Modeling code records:
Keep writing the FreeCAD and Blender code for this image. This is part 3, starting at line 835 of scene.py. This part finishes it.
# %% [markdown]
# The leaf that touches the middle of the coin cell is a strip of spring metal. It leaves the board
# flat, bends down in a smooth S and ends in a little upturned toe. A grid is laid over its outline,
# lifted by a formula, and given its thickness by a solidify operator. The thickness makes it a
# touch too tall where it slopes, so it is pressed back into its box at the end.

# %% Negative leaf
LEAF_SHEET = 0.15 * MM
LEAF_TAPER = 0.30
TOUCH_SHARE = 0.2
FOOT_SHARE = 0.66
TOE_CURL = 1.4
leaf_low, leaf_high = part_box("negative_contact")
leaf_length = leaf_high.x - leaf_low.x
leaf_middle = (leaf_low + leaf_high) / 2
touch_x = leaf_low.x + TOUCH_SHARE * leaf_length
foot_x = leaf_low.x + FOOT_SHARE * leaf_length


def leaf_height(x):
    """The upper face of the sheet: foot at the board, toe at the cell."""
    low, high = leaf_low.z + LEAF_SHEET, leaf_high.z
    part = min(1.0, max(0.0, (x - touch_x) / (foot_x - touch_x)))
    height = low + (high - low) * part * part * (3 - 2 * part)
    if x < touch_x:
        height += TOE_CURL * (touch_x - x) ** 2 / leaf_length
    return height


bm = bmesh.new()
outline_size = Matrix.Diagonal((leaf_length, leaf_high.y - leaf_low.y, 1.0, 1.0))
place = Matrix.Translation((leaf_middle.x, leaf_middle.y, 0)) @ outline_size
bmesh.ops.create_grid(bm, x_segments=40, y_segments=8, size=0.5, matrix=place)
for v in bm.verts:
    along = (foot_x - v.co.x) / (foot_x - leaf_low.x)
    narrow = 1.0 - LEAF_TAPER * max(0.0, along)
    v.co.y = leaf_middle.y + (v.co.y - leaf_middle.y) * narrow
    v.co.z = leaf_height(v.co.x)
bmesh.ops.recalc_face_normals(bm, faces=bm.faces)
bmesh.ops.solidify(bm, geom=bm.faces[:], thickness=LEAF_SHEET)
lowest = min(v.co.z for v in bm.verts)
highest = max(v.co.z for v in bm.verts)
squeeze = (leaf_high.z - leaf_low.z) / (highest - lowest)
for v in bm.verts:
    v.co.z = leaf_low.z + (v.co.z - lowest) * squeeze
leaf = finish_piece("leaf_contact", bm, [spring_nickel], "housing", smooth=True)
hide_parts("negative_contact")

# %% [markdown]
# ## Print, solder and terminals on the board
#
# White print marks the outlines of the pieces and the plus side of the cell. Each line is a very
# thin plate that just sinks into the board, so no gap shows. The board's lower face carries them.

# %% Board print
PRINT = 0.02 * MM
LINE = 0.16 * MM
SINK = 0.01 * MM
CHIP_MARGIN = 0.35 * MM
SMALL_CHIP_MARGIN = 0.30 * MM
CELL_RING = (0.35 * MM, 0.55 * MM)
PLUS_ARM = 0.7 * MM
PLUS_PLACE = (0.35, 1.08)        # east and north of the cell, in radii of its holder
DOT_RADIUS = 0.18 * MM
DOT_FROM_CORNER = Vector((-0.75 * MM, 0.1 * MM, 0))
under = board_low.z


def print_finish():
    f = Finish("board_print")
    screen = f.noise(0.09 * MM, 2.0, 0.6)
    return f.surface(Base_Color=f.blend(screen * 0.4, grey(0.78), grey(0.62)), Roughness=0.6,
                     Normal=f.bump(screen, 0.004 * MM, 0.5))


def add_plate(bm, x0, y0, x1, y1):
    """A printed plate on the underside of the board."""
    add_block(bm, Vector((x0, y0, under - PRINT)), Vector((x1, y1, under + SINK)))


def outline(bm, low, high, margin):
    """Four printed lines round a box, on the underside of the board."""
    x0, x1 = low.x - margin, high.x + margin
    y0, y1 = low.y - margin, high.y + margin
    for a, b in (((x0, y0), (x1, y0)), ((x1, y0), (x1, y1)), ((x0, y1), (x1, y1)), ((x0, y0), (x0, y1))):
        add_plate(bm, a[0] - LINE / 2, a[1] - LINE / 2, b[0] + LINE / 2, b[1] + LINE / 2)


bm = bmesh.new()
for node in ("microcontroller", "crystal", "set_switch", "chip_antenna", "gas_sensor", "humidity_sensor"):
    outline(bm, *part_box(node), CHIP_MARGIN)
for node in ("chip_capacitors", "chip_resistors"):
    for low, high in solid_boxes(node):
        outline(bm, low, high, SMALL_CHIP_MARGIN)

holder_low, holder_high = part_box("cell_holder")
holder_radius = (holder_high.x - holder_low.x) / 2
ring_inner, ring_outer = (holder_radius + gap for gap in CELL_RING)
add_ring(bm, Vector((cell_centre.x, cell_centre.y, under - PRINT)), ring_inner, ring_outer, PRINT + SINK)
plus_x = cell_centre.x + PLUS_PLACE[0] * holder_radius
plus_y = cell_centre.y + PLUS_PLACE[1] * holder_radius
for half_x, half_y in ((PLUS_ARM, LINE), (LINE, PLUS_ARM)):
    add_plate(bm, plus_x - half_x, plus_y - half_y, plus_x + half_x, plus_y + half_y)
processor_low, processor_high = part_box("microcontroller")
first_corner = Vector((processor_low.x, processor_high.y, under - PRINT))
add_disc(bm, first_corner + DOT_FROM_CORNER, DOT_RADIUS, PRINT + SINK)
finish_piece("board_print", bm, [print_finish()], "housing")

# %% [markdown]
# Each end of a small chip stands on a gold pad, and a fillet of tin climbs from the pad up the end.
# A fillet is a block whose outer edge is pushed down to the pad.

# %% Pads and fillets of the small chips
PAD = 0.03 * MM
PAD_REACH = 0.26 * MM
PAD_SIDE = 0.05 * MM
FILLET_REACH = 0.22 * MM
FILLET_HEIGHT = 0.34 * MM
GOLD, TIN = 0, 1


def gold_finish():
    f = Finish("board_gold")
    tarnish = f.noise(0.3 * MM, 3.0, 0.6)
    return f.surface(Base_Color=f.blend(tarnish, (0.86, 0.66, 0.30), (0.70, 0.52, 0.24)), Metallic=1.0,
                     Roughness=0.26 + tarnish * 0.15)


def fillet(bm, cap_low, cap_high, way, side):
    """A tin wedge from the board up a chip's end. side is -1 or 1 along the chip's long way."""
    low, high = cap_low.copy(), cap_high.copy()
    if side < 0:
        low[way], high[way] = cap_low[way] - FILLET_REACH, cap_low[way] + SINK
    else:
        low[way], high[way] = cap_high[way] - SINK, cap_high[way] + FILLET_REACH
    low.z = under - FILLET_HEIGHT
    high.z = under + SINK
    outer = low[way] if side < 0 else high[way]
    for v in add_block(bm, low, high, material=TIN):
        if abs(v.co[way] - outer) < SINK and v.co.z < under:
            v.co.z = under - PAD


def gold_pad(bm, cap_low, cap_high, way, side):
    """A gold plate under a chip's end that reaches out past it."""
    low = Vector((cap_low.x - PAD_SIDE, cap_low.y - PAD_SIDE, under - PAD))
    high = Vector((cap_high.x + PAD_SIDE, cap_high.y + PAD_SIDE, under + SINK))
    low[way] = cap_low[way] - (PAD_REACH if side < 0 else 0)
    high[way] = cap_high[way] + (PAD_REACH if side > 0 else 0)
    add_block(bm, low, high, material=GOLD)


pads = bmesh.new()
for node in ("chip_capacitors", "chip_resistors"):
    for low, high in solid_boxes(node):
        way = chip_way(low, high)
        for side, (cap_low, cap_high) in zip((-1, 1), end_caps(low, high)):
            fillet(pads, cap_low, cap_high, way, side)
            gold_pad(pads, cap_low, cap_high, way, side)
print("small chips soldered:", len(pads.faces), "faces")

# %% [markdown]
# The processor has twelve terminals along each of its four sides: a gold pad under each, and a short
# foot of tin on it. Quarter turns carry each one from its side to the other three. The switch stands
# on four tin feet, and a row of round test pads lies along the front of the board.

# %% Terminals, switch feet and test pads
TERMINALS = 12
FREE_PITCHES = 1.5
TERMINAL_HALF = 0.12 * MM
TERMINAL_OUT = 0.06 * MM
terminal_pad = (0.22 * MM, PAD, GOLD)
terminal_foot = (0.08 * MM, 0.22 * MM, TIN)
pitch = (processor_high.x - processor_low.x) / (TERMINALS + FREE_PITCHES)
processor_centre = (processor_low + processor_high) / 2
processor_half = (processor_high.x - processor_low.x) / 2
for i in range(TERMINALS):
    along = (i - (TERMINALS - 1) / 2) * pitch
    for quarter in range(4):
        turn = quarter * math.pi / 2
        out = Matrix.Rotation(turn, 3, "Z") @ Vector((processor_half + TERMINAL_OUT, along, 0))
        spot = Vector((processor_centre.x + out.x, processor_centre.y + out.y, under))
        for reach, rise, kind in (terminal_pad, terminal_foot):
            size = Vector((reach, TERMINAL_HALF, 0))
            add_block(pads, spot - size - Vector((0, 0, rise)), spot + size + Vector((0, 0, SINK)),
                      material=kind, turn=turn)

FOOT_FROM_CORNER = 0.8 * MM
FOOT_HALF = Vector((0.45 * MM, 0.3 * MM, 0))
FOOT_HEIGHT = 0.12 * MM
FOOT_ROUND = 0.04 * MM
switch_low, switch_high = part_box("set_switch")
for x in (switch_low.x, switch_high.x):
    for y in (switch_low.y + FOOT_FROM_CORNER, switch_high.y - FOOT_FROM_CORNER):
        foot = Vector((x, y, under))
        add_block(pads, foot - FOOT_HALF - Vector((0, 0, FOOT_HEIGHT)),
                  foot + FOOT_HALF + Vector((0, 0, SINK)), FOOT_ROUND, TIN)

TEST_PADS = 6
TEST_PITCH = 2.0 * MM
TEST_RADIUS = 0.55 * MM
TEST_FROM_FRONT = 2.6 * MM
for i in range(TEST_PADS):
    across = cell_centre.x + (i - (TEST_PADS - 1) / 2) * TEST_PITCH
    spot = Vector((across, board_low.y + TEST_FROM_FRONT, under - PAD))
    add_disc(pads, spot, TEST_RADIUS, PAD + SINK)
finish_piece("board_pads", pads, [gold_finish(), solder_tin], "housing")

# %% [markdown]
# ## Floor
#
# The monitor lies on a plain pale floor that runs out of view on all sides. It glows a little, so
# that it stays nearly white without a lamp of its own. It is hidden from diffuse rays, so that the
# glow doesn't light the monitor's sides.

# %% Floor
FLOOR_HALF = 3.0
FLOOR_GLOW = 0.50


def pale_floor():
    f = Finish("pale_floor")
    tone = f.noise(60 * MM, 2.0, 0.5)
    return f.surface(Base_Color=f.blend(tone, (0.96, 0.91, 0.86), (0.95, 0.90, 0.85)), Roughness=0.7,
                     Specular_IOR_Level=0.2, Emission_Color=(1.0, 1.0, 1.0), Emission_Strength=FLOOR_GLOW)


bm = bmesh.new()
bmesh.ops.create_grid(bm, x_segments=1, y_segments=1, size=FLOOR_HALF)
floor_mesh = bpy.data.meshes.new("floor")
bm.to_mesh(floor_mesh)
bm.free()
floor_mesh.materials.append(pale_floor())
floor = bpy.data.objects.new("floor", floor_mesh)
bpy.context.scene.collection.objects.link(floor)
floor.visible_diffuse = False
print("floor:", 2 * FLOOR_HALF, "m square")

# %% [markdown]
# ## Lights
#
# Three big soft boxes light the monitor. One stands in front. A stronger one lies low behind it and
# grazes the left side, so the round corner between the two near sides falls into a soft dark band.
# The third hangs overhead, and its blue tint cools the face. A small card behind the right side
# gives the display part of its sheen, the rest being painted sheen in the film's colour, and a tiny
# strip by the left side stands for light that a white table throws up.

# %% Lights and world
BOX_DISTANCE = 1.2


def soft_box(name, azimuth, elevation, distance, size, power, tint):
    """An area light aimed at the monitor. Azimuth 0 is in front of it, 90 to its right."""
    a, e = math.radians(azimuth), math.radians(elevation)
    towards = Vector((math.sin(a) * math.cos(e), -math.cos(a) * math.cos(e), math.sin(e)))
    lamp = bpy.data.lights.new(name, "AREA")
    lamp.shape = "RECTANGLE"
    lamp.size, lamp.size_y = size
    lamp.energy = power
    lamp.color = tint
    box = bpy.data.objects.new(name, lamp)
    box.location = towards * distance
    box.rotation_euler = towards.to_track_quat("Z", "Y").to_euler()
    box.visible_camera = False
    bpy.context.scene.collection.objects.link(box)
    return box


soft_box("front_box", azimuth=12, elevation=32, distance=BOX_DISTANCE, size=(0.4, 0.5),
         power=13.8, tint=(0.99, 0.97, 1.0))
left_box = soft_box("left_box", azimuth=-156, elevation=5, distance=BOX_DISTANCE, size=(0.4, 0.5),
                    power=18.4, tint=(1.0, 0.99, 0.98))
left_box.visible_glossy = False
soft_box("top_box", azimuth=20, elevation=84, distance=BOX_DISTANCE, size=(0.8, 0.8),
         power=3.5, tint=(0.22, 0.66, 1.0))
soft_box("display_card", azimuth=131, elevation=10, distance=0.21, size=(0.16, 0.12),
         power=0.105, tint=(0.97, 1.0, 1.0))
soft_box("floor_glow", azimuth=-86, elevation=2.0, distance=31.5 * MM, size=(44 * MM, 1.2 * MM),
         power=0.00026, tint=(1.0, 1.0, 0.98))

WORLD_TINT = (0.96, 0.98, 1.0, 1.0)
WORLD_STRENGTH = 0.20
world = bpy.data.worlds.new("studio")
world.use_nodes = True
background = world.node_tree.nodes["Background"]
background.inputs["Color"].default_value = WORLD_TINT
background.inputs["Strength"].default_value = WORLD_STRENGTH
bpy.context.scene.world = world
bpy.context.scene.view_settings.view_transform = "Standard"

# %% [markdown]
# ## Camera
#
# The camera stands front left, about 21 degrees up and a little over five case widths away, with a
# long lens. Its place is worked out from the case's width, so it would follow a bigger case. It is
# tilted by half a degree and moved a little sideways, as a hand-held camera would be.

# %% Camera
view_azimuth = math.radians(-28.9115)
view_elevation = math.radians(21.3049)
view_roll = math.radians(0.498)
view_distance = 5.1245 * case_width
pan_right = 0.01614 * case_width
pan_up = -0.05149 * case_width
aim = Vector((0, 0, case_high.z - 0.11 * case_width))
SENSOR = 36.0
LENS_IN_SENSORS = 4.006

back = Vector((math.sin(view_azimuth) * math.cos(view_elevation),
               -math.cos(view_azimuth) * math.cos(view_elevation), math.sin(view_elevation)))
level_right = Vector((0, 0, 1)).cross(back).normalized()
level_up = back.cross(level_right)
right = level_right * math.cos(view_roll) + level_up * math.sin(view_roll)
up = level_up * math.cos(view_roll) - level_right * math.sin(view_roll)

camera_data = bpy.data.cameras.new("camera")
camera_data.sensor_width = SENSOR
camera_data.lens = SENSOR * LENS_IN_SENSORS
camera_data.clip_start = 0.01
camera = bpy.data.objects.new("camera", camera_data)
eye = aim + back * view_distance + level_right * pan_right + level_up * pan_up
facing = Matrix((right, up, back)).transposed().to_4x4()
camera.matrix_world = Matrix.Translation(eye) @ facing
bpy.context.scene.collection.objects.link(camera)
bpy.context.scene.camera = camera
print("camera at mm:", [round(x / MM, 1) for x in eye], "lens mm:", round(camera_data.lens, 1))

--

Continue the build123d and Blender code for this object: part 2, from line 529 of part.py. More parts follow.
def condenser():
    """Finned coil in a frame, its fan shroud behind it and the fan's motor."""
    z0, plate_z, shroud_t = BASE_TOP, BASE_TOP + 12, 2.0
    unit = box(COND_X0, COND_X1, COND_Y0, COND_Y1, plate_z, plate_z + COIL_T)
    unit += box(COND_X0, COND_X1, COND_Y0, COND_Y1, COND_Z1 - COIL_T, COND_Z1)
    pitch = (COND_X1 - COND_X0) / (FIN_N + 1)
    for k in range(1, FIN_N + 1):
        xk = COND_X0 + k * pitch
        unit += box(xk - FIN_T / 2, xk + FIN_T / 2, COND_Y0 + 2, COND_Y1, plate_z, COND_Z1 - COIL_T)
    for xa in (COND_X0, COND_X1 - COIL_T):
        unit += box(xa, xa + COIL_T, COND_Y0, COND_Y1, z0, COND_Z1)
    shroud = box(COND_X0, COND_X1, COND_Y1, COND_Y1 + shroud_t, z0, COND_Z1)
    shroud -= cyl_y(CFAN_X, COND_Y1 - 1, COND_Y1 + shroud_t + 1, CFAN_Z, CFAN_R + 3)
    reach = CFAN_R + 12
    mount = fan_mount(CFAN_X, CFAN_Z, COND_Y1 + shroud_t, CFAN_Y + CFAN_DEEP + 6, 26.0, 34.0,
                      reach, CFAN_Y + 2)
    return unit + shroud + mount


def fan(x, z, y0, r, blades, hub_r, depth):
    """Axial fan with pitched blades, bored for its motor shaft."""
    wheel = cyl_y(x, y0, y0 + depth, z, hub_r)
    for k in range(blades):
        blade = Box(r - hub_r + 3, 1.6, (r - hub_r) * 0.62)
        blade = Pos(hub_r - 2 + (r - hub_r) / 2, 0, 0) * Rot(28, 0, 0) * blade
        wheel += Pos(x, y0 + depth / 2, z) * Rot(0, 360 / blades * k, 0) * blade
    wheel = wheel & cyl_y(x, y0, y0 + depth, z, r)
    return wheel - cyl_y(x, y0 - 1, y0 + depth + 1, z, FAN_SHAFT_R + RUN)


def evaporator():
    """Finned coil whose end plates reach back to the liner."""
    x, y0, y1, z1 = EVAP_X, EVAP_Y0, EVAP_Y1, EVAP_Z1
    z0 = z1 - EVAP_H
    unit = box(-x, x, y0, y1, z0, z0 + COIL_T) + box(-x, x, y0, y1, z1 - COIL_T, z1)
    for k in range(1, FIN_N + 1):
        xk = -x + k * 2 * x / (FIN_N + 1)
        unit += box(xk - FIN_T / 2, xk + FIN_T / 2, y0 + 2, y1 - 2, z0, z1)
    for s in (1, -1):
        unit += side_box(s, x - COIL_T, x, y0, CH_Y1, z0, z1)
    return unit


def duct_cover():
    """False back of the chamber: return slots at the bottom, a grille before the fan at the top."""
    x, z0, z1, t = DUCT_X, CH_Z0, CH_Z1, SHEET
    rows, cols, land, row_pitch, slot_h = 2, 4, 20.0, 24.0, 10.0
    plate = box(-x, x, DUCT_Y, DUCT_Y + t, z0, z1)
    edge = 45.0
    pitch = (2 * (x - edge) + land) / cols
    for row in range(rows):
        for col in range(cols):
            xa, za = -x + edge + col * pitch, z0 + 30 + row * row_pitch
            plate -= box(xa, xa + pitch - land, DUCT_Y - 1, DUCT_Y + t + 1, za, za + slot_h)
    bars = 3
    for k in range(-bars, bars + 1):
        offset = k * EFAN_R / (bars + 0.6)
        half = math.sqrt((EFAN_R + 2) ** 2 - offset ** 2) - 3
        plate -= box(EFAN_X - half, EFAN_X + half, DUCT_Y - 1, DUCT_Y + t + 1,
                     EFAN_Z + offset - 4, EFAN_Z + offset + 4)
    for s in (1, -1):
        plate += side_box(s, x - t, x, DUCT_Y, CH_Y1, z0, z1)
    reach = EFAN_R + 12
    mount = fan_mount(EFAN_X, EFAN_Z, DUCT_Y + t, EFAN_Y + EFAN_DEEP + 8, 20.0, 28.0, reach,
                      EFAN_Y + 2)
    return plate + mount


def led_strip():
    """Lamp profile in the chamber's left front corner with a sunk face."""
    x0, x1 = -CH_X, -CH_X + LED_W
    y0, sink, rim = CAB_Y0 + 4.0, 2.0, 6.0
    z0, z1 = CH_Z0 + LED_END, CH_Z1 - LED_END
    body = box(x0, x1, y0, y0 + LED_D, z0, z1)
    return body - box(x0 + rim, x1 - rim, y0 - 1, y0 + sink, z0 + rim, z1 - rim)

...

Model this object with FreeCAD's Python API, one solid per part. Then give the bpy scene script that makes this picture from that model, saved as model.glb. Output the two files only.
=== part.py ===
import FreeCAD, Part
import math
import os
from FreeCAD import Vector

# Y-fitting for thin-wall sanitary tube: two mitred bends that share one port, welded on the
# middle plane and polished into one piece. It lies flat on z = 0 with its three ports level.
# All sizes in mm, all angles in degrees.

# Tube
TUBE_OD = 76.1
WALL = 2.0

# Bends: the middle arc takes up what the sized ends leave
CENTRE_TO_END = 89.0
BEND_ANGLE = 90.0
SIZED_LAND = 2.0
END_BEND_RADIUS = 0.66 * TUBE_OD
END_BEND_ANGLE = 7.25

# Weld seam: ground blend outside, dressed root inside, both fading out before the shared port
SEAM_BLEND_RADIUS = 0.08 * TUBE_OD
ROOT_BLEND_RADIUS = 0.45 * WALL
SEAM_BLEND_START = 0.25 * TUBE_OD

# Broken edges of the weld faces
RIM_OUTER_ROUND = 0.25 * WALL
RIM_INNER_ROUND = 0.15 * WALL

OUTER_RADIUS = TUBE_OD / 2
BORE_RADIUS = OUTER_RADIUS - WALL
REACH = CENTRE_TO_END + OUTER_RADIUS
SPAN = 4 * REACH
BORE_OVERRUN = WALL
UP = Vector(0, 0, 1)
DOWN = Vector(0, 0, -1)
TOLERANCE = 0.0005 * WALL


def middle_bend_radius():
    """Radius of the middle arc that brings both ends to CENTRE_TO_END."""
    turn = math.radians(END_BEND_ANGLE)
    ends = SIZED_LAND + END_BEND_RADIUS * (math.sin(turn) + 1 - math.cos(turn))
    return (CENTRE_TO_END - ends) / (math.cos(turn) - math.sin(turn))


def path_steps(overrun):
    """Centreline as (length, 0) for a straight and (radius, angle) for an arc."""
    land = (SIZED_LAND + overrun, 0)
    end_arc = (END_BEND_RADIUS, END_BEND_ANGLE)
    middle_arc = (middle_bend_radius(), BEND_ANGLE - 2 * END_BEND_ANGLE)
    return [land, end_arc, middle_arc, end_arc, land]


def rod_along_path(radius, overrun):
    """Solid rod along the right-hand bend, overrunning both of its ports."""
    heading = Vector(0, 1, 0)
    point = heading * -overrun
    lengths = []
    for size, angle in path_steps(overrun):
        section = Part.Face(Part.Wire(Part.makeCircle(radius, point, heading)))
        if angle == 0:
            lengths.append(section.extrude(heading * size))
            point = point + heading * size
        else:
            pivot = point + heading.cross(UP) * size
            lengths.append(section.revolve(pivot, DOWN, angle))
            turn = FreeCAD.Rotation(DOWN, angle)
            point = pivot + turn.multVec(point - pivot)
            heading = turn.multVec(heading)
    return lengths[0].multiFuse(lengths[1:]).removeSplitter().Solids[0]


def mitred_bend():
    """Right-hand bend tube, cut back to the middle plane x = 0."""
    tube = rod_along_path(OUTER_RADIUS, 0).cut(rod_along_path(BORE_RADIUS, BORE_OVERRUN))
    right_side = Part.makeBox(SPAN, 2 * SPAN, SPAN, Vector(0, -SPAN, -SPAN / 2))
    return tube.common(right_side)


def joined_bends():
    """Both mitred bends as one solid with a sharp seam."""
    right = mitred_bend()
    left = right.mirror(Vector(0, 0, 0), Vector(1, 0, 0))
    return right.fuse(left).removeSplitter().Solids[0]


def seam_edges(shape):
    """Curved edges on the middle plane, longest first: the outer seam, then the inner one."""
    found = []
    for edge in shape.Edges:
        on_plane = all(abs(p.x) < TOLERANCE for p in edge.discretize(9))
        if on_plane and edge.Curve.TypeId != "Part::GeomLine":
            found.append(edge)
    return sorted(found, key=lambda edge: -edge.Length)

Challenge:
Only the lines from the one containing "Model this object" through the one containing "from FreeCAD import Vector" are to be extracted, exactly as they appear, with both ends included.

Expected output:
Model this object with FreeCAD's Python API, one solid per part. Then give the bpy scene script that makes this picture from that model, saved as model.glb. Output the two files only.
=== part.py ===
import FreeCAD, Part
import math
import os
from FreeCAD import Vector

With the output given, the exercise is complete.